A new UK tax on companies that shifted profits out of the country and into tax havens would target inter-company fees for services like use of intellectual property, Reuters reported, claiming to have seen a Treasury document.
Companies would also need to report their potential liability to the new tax, which according to the note, would sit outside the existing corporate tax system. The aim was to avoid legal challenges under existing tax treaties with countries like Ireland, a major conduit for shifted profits.
According to the Treasury document, the 25-per cent tax would be effective 1 April, 2015. The tax would target conduit-type structures, such as the ''double-Irish'' used by Google.
The manoeuvre allowed Google to deny having a taxable presence in its main business in the UK and report its annual UK revenue of over $5 billion (£3.19 billion) - in Ireland.
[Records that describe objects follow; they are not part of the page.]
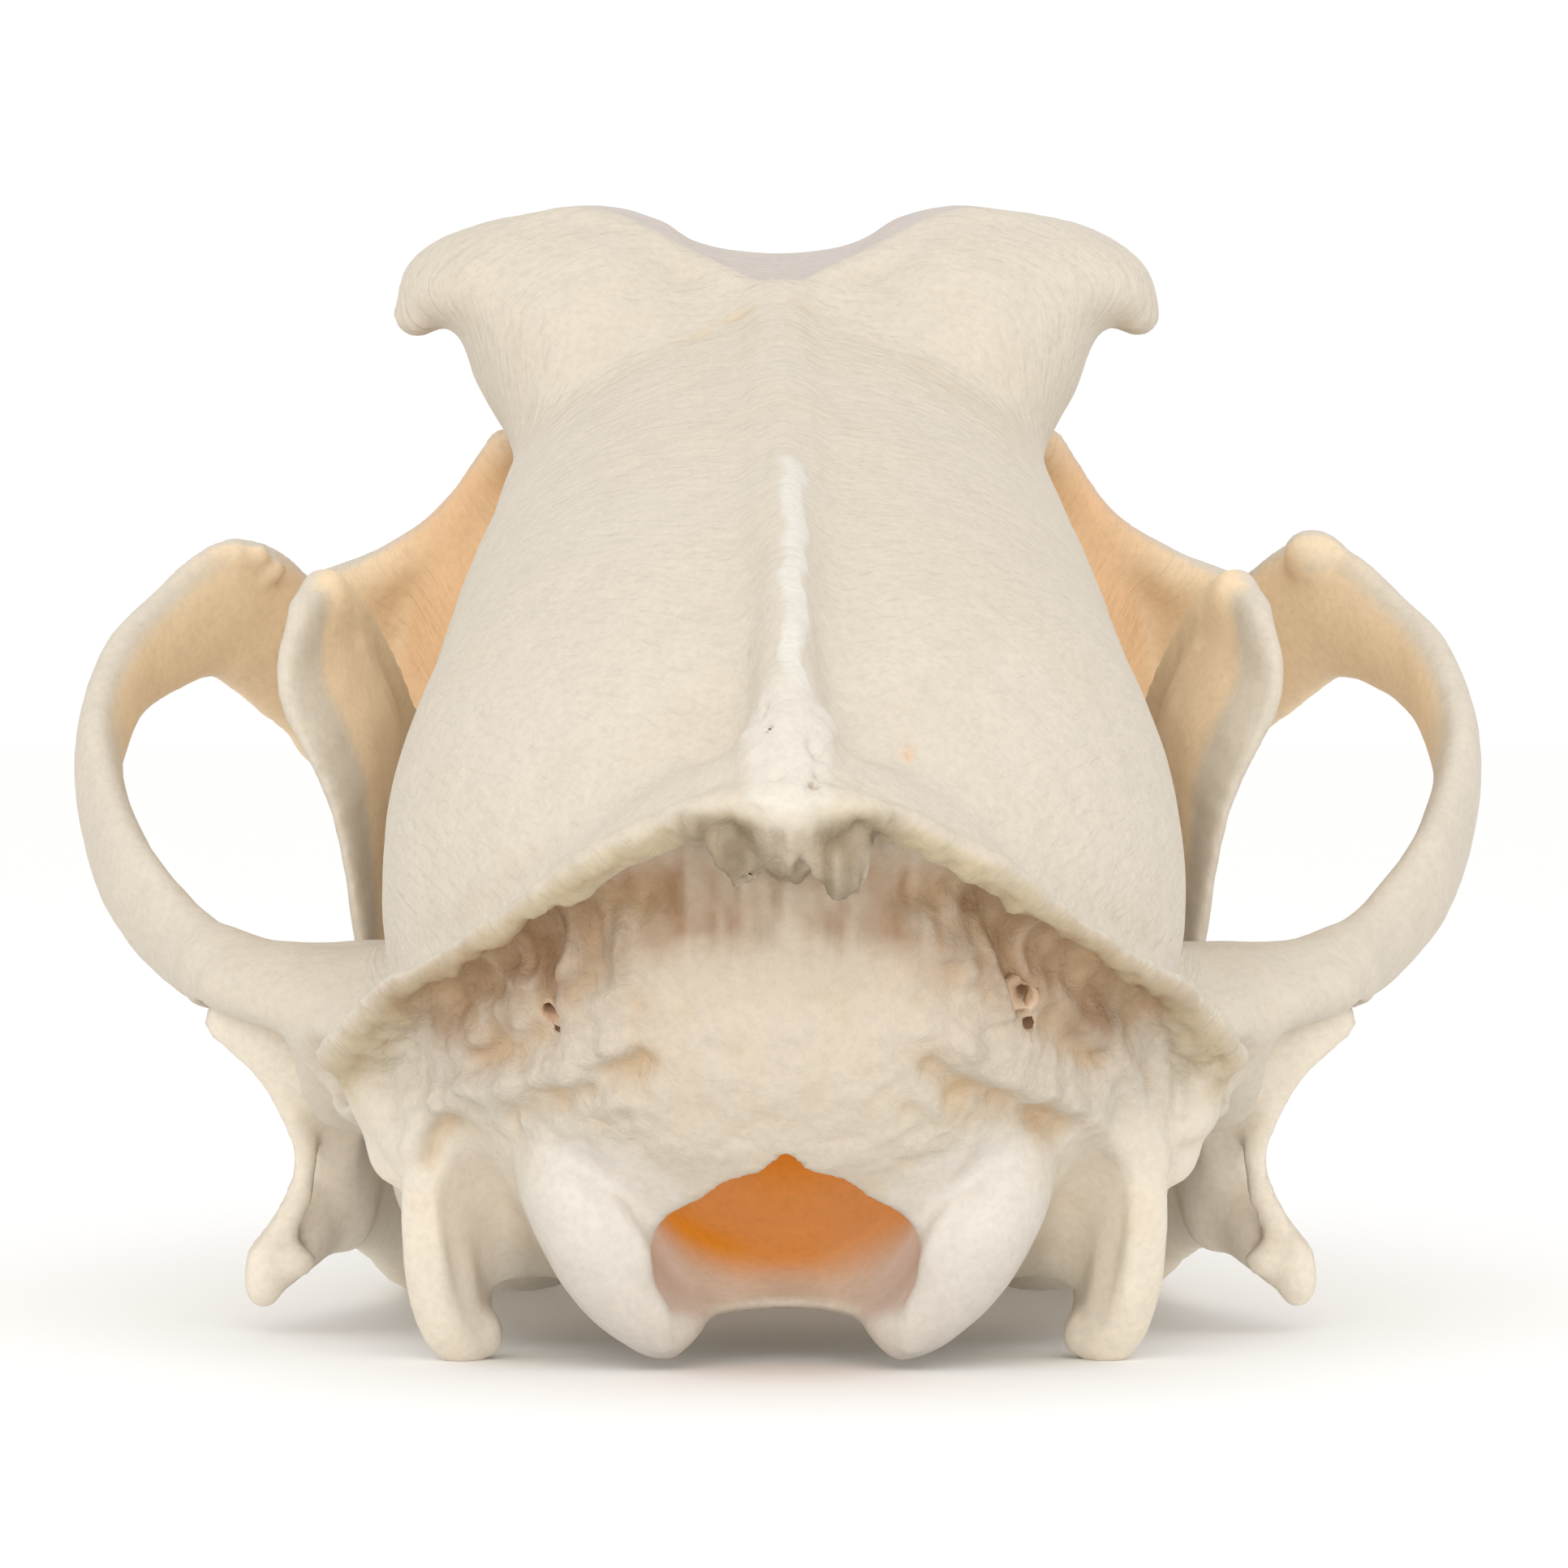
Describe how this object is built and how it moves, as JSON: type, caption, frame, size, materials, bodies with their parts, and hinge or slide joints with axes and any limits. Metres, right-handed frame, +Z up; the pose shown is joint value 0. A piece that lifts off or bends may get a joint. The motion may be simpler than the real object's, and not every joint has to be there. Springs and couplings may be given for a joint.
{
  "type": "dog skull",
  "caption": "Life-size skull of a large, broad-headed dog with its lower jaw closed in place, standing nose-up on its jaw and the processes behind the ears.",
  "frame": {"origin": "on the floor under the middle of the skull's bounding box, at the level of the feet it rests on", "axes": "+X to the skull's own right, +Y towards the snout along the skull's length, +Z up"},
  "size_m": [0.1178, 0.2139, 0.0929],
  "materials": {
    "bone": "dry cleaned bone, ivory, matt with a faint sheen",
    "tooth": "tooth enamel, pale ivory, glossy"
  },
  "bodies": {
    "root": {"braincase_left": "bone", "braincase_right": "bone", "cranial_base": "bone", "occiput": "bone", "frontal": "bone", "muzzle": "bone", "zygomatic_arch_left": "bone", "zygomatic_arch_right": "bone", "mandible_left": "bone", "mandible_right": "bone"}
  },
  "joints": []
}
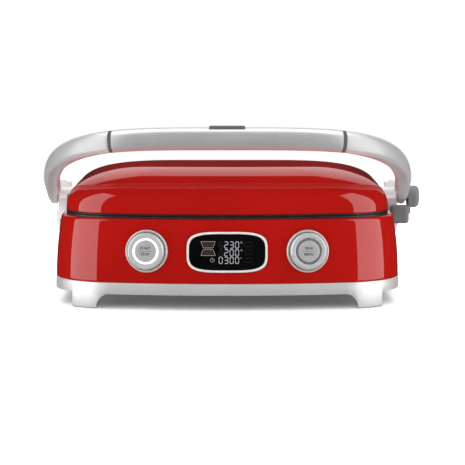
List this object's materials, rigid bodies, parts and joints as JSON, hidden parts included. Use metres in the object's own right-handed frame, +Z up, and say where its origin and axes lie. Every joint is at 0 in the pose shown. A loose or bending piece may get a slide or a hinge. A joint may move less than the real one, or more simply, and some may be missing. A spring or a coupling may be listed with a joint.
{
  "type": "contact grill",
  "caption": "Countertop contact grill with ribbed plates, a lid on a floating rear hinge, a bowed handle, a release lever and a drip tray.",
  "frame": {"origin": "on the table, under the middle of the box that holds the whole grill", "axes": "+X to the right as the user faces the panel, +Y to the rear hinge, +Z up"},
  "size_m": [0.442, 0.2934, 0.1941],
  "materials": {
    "housing_enamel": "deep gloss red",
    "frame_metal": "satin cast",
    "handle_metal": "satin",
    "hinge_metal": "satin cast",
    "panel_metal": "satin turned",
    "cap_metal": "satin",
    "ring_lit": "milky light guide, lit",
    "ring_unlit": "milky light guide, unlit",
    "plate_coating": "non-stick coated casting",
    "element_steel": "dull sheath",
    "reflector_steel": "bright",
    "shaft_steel": "ground",
    "dark_plastic": "fine grain",
    "grey_plastic": "fine grain",
    "screen_gloss": "black glossy window",
    "circuit_board": "laminate",
    "pad_rubber": "matt"
  },
  "bodies": {
    "base": {"base_shell": "housing_enamel", "base_frame": "frame_metal", "foot_pad_front_left": "pad_rubber", "foot_pad_front_right": "pad_rubber", "foot_pad_rear_left": "pad_rubber", "foot_pad_rear_right": "pad_rubber", "bottom_cover": "dark_plastic", "lower_cooking_plate": "plate_coating", "lower_heating_element": "element_steel", "lower_reflector": "reflector_steel", "display_bezel": "panel_metal", "display_window": "screen_gloss", "display_module": "dark_plastic", "control_board": "circuit_board", "dial_bezel_left": "panel_metal", "dial_bezel_right": "panel_metal", "light_ring_left": "ring_lit", "light_ring_right": "ring_unlit", "encoder_left": "dark_plastic", "encoder_right": "dark_plastic", "cord_gland": "dark_plastic", "hinge_bracket_left": "hinge_metal", "hinge_bracket_right": "hinge_metal", "bracket_screw_left_inner": "shaft_steel", "bracket_screw_left_outer": "shaft_steel", "bracket_screw_right_inner": "shaft_steel", "bracket_screw_right_outer": "shaft_steel"},
    "hinge_carriage": {"hinge_bush_left": "dark_plastic", "hinge_bush_right": "dark_plastic"},
    "lid": {"lid_shell": "housing_enamel", "lid_inner_frame": "dark_plastic", "upper_reflector": "reflector_steel", "upper_heating_element": "element_steel", "upper_cooking_plate": "plate_coating", "hinge_shaft": "shaft_steel", "handle_grip": "handle_metal", "handle_rest_pad": "grey_plastic", "handle_arm_left": "handle_metal", "handle_arm_right": "handle_metal", "handle_band_left": "grey_plastic", "handle_band_right": "grey_plastic", "lid_lug_left": "handle_metal", "lid_lug_right": "handle_metal"},
    "release_lever": {"hinge_release_lever": "grey_plastic"},
    "tray": {"drip_tray": "dark_plastic"},
    "left_dial": {"dial_left": "panel_metal"},
    "right_dial": {"dial_right": "panel_metal"},
    "left_button": {"button_left": "cap_metal"},
    "right_button": {"button_right": "cap_metal"},
    "lower_release": {"plate_release_lower": "grey_plastic"},
    "upper_release": {"plate_release_upper": "grey_plastic"}
  },
  "joints": [
    {"name": "hinge_float", "type": "slide", "parent": "base", "child": "hinge_carriage", "axis": [0, 0, 1], "range_m": [0, 0.01]},
    {"name": "lid_hinge", "type": "hinge", "parent": "hinge_carriage", "child": "lid", "pos_m": [0, 0.13358, 0.0975], "axis": [-1, 0, 0], "range_deg": [0, 180]},
    {"name": "lever_hinge", "type": "hinge", "parent": "hinge_carriage", "child": "release_lever", "pos_m": [0.2064, 0.13358, 0.0975], "axis": [-1, 0, 0], "range_deg": [0, 15], "stiffness_Nm_per_rad": 0.05},
    {"name": "tray_slide", "type": "slide", "parent": "base", "child": "tray", "axis": [0, 1, 0], "range_m": [0, 0.16]},
    {"name": "left_dial_turn", "type": "hinge", "parent": "base", "child": "left_dial", "pos_m": [-0.0933, -0.13412, 0.0629], "axis": [-0.1314, -0.9868, 0.0945], "continuous": true},
    {"name": "right_dial_turn", "type": "hinge", "parent": "base", "child": "right_dial", "pos_m": [0.0779, -0.13412, 0.0629], "axis": [0.1314, -0.9868, 0.0945], "continuous": true},
    {"name": "left_button_push", "type": "slide", "parent": "base", "child": "left_button", "axis": [0.1314, 0.9868, -0.0945], "range_m": [0, 0.0015], "stiffness_N_per_m": 800},
    {"name": "right_button_push", "type": "slide", "parent": "base", "child": "right_button", "axis": [-0.1314, 0.9868, -0.0945], "range_m": [0, 0.0015], "stiffness_N_per_m": 800},
    {"name": "lower_release_push", "type": "slide", "parent": "base", "child": "lower_release", "axis": [1, 0, 0], "range_m": [0, 0.0025], "stiffness_N_per_m": 600},
    {"name": "upper_release_push", "type": "slide", "parent": "lid", "child": "upper_release", "axis": [1, 0, 0], "range_m": [0, 0.0025], "stiffness_N_per_m": 600}
  ]
}
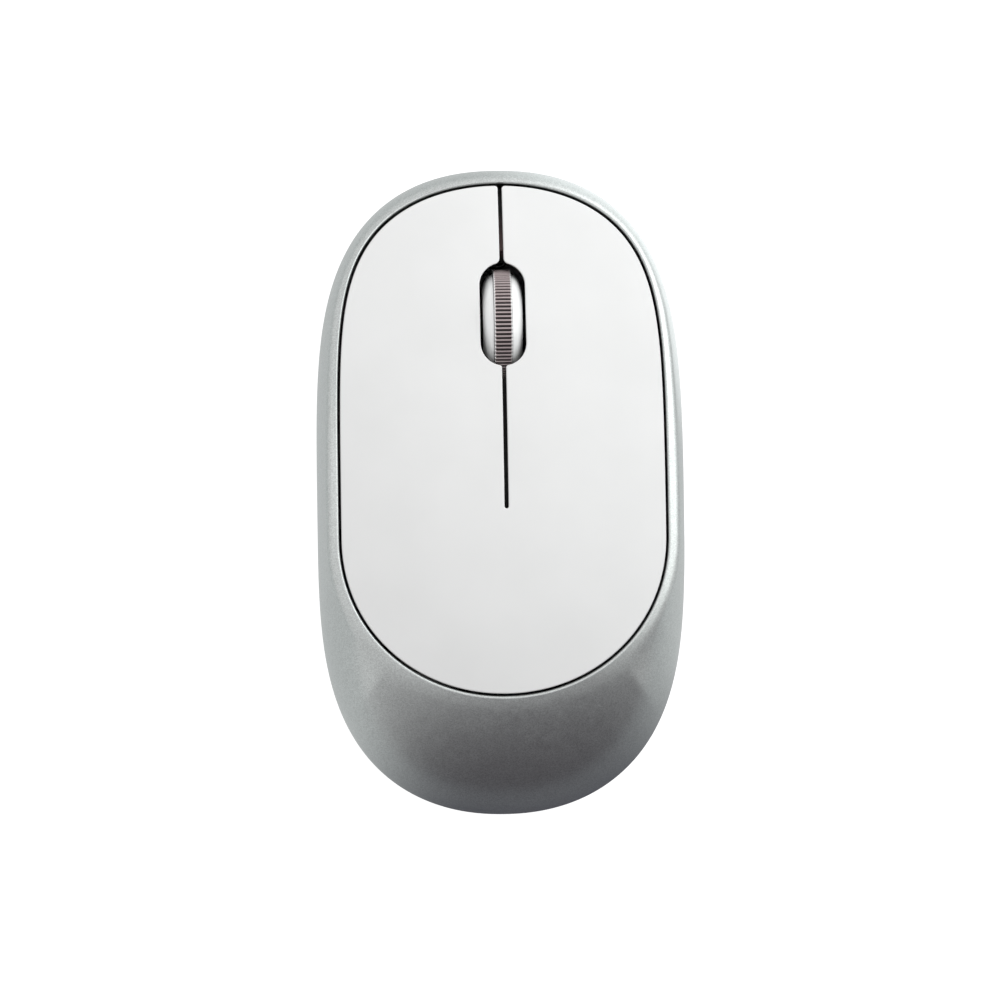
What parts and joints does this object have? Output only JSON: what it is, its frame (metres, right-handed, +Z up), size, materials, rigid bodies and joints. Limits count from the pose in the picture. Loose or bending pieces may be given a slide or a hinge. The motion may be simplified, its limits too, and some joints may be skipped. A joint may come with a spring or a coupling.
{
  "type": "computer mouse",
  "caption": "Slim wireless optical mouse: silver shell, white top plate slit into two keys, knurled clickable scroll wheel, cell bay and plug-in receiver below.",
  "frame": {"origin": "on the desk plane, under the middle of the mouse's length and width", "axes": "+X to the user's right, +Y forward to the keys' end, +Z up from the desk"},
  "size_m": [0.0614, 0.108, 0.03],
  "materials": {
    "silver_paint": "satin metallic silver paint on moulded plastic",
    "white_plate": "matte white moulded plastic, fine texture",
    "black_frame": "black moulded plastic",
    "base_plastic": "light grey moulded plastic, finely textured",
    "foot_ptfe": "slippery low-friction pad",
    "zinc_steel": "zinc-plated steel",
    "black_steel": "blackened steel",
    "clear_lens": "clear moulded polycarbonate",
    "green_board": "solder-masked glass-epoxy board",
    "chip_epoxy": "moulded epoxy package",
    "red_led": "red-tinted epoxy lens",
    "crystal_can": "drawn steel can",
    "capacitor_sleeve": "printed sleeve, plain",
    "switch_black": "black switch case",
    "plunger_red": "red switch plunger",
    "plunger_ivory": "ivory switch plunger",
    "wheel_silver": "bright silver-coated plastic",
    "band_grey": "gunmetal knurled band",
    "ir_blue": "pale clear epoxy package",
    "cell_jacket": "plain cell sleeve over a steel can",
    "wire_black": "insulated lead",
    "plug_steel": "nickel-plated steel",
    "tongue_white": "white plug insert"
  },
  "bodies": {
    "housing": {"shell": "silver_paint", "inner_deck": "black_frame", "palm_cover": "white_plate", "base_tray": "base_plastic", "glide_feet": "foot_ptfe", "case_screws": "black_steel", "sensor_lens": "clear_lens", "power_switch": "zinc_steel", "circuit_board": "green_board", "sensor_chip": "chip_epoxy", "sensor_led": "red_led", "radio_chip": "chip_epoxy", "crystal": "crystal_can", "capacitors": "capacitor_sleeve", "board_screws": "zinc_steel", "left_switch": "switch_black", "right_switch": "switch_black", "middle_switch": "switch_black", "carrier_spring": "black_steel", "ir_emitter": "ir_blue", "ir_detector": "chip_epoxy", "battery_cell": "cell_jacket", "positive_contact": "zinc_steel", "negative_contact": "zinc_steel", "battery_wire": "wire_black"},
    "left_key": {"left_key": "white_plate"},
    "right_key": {"right_key": "white_plate"},
    "left_plunger": {"left_plunger": "plunger_red"},
    "right_plunger": {"right_plunger": "plunger_red"},
    "middle_plunger": {"middle_plunger": "plunger_ivory"},
    "carrier": {"wheel_carrier": "black_frame"},
    "wheel": {"wheel_barrel": "wheel_silver", "wheel_band": "band_grey", "wheel_hub": "black_frame", "wheel_axle": "zinc_steel"},
    "power_slider": {"power_slider": "black_frame"},
    "battery_door": {"battery_door": "base_plastic"},
    "receiver": {"receiver_head": "black_frame", "receiver_plug": "plug_steel", "receiver_tongue": "tongue_white"}
  },
  "joints": [
    {"name": "left_key_press", "type": "hinge", "parent": "housing", "child": "left_key", "pos_m": [0, -0.0024, 0.0297], "axis": [-1, 0, 0], "range_deg": [0, 0.9], "stiffness_Nm_per_rad": 1.5, "springref_deg": -0.17},
    {"name": "right_key_press", "type": "hinge", "parent": "housing", "child": "right_key", "pos_m": [0, -0.0024, 0.0297], "axis": [-1, 0, 0], "range_deg": [0, 0.9], "stiffness_Nm_per_rad": 1.5, "springref_deg": -0.17},
    {"name": "left_plunger_travel", "type": "slide", "parent": "housing", "child": "left_plunger", "axis": [0, 0, -1], "range_m": [0, 0.00065]},
    {"name": "right_plunger_travel", "type": "slide", "parent": "housing", "child": "right_plunger", "axis": [0, 0, -1], "range_m": [0, 0.00065]},
    {"name": "wheel_click", "type": "hinge", "parent": "housing", "child": "carrier", "pos_m": [0, 0.0158, 0.0116], "axis": [-1, 0, 0], "range_deg": [0, 2], "stiffness_Nm_per_rad": 0.5, "springref_deg": -0.57, "deforming": ["carrier_spring"]},
    {"name": "middle_plunger_travel", "type": "slide", "parent": "housing", "child": "middle_plunger", "axis": [0, 0, -1], "range_m": [0, 0.00028]},
    {"name": "wheel_spin", "type": "hinge", "parent": "carrier", "child": "wheel", "pos_m": [0.0004, 0.0275, 0.0172], "axis": [1, 0, 0], "continuous": true},
    {"name": "power_slide", "type": "slide", "parent": "housing", "child": "power_slider", "axis": [0, 1, 0], "range_m": [0, 0.0024]},
    {"name": "battery_door_lift", "type": "slide", "parent": "housing", "child": "battery_door", "axis": [0, 0, -1], "range_m": [0, 0.02]},
    {"name": "receiver_pull", "type": "slide", "parent": "housing", "child": "receiver", "axis": [0, 0, -1], "range_m": [0, 0.02]}
  ],
  "couplings": [
    {"joint": "left_plunger_travel", "follows": "left_key_press", "m_per_rad": 0.0404},
    {"joint": "right_plunger_travel", "follows": "right_key_press", "m_per_rad": 0.0404},
    {"joint": "middle_plunger_travel", "follows": "wheel_click", "m_per_rad": 0.0077}
  ]
}
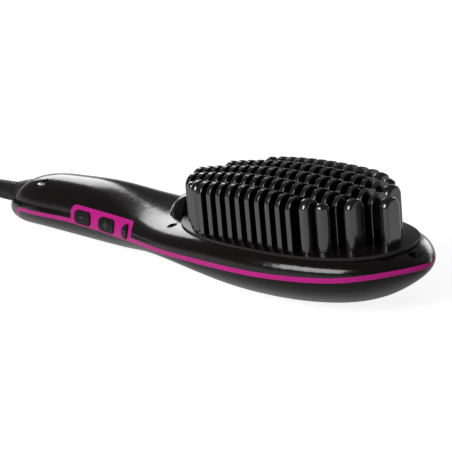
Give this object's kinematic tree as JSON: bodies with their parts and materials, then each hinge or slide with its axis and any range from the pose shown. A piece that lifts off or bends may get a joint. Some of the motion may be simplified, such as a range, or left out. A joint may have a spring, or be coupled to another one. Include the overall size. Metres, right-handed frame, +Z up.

Google then paid most of this to a Bermudan affiliate as a fee for the use of Google intellectual property.
The new rule would allow the charge paid to the Bermudan affiliate to be reduced by the UK tax authority when assessing how much profit was linked to UK activities.
Meanwhile, The Drum reported that Ireland and Luxemburg had notoriously low tax rates for multinational companies, leaving countries like Australia short-changed.
Australia did not have an effective policy response from the Federal Government to cut corporate tax avoidance as a measure to boost the budget.
Would that change following recent comments by treasurer Joe Hockey which pointed towards an imminent crackdown?
Australian prime minister Tony Abbott indicated at the beginning of the year that tax avoidance would be high on the agenda of G20 meetings taking place in Australia and overseas.
Critically Abbott stated that Australia would play a lead role in formulating effective policies both at national and international levels to cut corporate tax avoidance.
However, despite the enthusiasm for reducing corporate tax avoidance, no new measures were introduced in the federal budget this year. Rather in the lead-up to the G20, the federal government had sent mixed signals about its position on corporate tax avoidance and the enthusiasm that Abbott showed earlier in the year to lead the debate nationally and internationally had almost disappeared.